Starting Your DIY Distressed Look Wood Backdrop Project
The pack says to open it and allow the wood to breathe for 24 hours. Sometimes it is compressed in the packaging and you don’t want it expanding once glued. It also has a fairly shiny finish on the beaded side that will look new in photos. So you want to bang it up (gently as the wood is thin). I enlisted my trusty little helpers who were more than happy to help claw the wood. Add in some dings from a bag containing various bolts and stuff I took from his tool box and I was ready to start gluing.
It works best if you place the glue in the hole rather than on the lip. You will want to line up your wood to check the lips are not broken. I had a few pieces where they were crushed at the sides that could only be used as end pieces. Honestly, the full 30″ is a little much and I ended up breaking off a piece after painting, so decide while gluing if you need it all.

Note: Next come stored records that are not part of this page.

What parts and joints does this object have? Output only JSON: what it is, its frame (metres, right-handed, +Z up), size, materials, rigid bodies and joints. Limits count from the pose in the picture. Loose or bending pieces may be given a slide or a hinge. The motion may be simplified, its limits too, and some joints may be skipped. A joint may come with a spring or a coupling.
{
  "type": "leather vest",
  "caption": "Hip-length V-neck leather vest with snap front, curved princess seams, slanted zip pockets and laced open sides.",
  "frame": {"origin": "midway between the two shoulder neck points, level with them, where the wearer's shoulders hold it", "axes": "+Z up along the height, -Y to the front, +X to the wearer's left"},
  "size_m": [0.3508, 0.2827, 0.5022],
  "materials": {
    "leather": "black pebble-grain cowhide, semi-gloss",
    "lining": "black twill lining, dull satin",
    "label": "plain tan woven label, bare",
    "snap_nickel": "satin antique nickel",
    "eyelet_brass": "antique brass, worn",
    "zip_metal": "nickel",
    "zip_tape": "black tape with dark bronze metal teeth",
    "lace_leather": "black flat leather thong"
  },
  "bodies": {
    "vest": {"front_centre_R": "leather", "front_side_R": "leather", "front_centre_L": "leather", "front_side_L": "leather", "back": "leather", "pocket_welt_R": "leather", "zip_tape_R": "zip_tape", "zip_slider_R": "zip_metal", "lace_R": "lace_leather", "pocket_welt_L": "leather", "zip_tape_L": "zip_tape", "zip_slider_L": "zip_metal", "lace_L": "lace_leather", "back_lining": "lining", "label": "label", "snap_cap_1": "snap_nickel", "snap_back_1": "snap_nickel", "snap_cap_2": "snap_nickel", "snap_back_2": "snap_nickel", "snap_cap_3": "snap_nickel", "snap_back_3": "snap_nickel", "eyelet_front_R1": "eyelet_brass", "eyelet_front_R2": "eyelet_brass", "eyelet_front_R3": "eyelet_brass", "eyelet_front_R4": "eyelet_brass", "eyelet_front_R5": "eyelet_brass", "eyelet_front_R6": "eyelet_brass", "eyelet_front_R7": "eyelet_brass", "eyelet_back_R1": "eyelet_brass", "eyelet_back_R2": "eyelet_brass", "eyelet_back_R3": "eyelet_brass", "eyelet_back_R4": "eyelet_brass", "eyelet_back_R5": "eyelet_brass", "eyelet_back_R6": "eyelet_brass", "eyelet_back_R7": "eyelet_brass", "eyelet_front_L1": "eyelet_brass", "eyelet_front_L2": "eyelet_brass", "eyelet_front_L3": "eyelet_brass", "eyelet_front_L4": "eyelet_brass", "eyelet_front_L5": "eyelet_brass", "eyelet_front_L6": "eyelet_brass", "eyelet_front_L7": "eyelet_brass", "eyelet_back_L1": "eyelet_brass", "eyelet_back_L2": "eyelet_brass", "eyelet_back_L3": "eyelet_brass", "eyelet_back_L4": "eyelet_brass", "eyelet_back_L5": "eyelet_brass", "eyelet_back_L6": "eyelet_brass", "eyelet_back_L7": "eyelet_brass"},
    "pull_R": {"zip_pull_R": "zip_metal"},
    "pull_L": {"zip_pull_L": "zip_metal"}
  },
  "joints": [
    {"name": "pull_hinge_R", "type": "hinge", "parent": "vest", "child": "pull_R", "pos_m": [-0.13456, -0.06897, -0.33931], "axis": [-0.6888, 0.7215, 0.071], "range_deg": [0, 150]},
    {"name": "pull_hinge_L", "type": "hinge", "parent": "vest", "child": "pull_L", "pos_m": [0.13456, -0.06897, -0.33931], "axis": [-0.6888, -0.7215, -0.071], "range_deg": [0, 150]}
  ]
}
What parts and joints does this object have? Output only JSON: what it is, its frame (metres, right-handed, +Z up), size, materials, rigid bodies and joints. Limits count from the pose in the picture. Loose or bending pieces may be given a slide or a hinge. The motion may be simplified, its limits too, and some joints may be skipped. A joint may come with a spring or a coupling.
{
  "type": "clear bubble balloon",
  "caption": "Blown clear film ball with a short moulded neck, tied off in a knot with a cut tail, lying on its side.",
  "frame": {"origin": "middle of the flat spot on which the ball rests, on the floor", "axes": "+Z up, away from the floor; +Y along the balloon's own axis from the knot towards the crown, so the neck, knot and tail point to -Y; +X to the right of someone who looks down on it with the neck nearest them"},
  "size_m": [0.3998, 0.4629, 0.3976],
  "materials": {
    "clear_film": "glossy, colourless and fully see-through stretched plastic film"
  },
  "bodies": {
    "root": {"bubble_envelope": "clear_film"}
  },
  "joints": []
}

Painting Your DIY Distressed Look Wood Backdrop
Starting out, you will want to paint all of the pieces brown to darken the wood. Making it look older and not so yellow is a huge step in this so take time to get the colour right. You want a brown that is slightly greyed and not too dark. Mix your brown paint 50-50 with water and stir well. On the recommendation from someone on pinterest, I cut into my brush a little to give it a messier edge too.
Use a small brush to paint a corner to see if you have the right mix. The watery paint should seep into the wood a little and stain rather than look like painted wall. I ended up mixing a little extra water to get mine how I wanted it. “Stain” all sides of the wood with your brown paint-water mix and allow to dry for at least four hours. If your paint is too thick, you can use a rag to wipe off any excess after about a minute.
You can see above that I still get the grain of the wood in my photos which appear lighter and the darker knots in the wood still show through. I recommend using the rougher back side of the panelling if you want to keep the natural wood look. Make sure you use a drop sheet or garbage bag, something to protect your workspace. Watered down paint is messy!
Once dry, you can go in with your colour coats. What I really wanted was that distressed white look. Do the same with your white paint. Mix it with water until you get the desired consistency and paint over the “stained” wood. The darker brown shows better through the wood than the more yellow pine would. I made mine thin enough that I did not need to rub it with a rag but lots of other tutorials recommend it.
Tinting White Paint With Artists Acrylics
Did you know that you can tint white paint with artists acrylics. You won’t get a super bright paint like buying in store, but I had a set of Dollarama acrylic paint I bought for my nails so thought I would try it. Simply squeeze out the colours you want into a small bowl and mix with water. Remember you are mixing them with a lot of white so don’t go too light trying to get your perfect shade! You want it darker than you think. Then slowly mix the watery acrylic mixture into your white paint. You can add more white paint or acrylic tinted water as needed until perfect.
I didn’t even use the whole tube of red to make my pink and added the tiniest amount of blue to bring down the bubblegum pink and give it a hint of lavender. On the blue, I mixed some blues and greens to get my perfect shade. Then water down the acrylic and white paint mixture to get the same consistency you did for the brown and white and paint it on. It it a good idea to leave the mix for 5 minutes before painting to allow the colour tint to settle. Mine needed another good stir as some colour bubbled to the surface.
Remember if painting the reverse side that there are knotty holes and areas where glue may not have completely sealed. Watch for paint dripping down the back! When completely wet, it can easily be wiped away with a wet rag.
My DIY Photo Backdrops!
DIY Natural Aged Wood Look
Whitewashed Distressed Wood DIY Photo Backdrop
Muted Pink Look Wood DIY Photo Background
Baby Blue Old Wood Look DIY Photo Backdrop
You get a sneak peek of a couple of my NaBloPoMo posts since I was trying out my new DIY backdrops. I definitely prefer the look of the rougher back of the wood, but the colours are useful to have. Since I broke a piece off now (three-four slats), I can stand up the remainder as a “wall” in photos if products are standing up too.
Total Cost of my DIY Distressed Look Wood Backdrops
- Two packs of panelling at $10.50 each (Knotty Pine 32″ Panelling Packs at RONA)
- Two pots of paint at $4.95 each (Para Paint tester posts at Lowe’s)
- Paint Brush $1.49
- Artists Acrylics $2 (Dollarama pack of 10-12)
- Wood Glue $4
Since I already had glue and acrylics, this cost me $36.60 including tax. I am now looking more forward to 30 posts in 30 days with my new backdrops!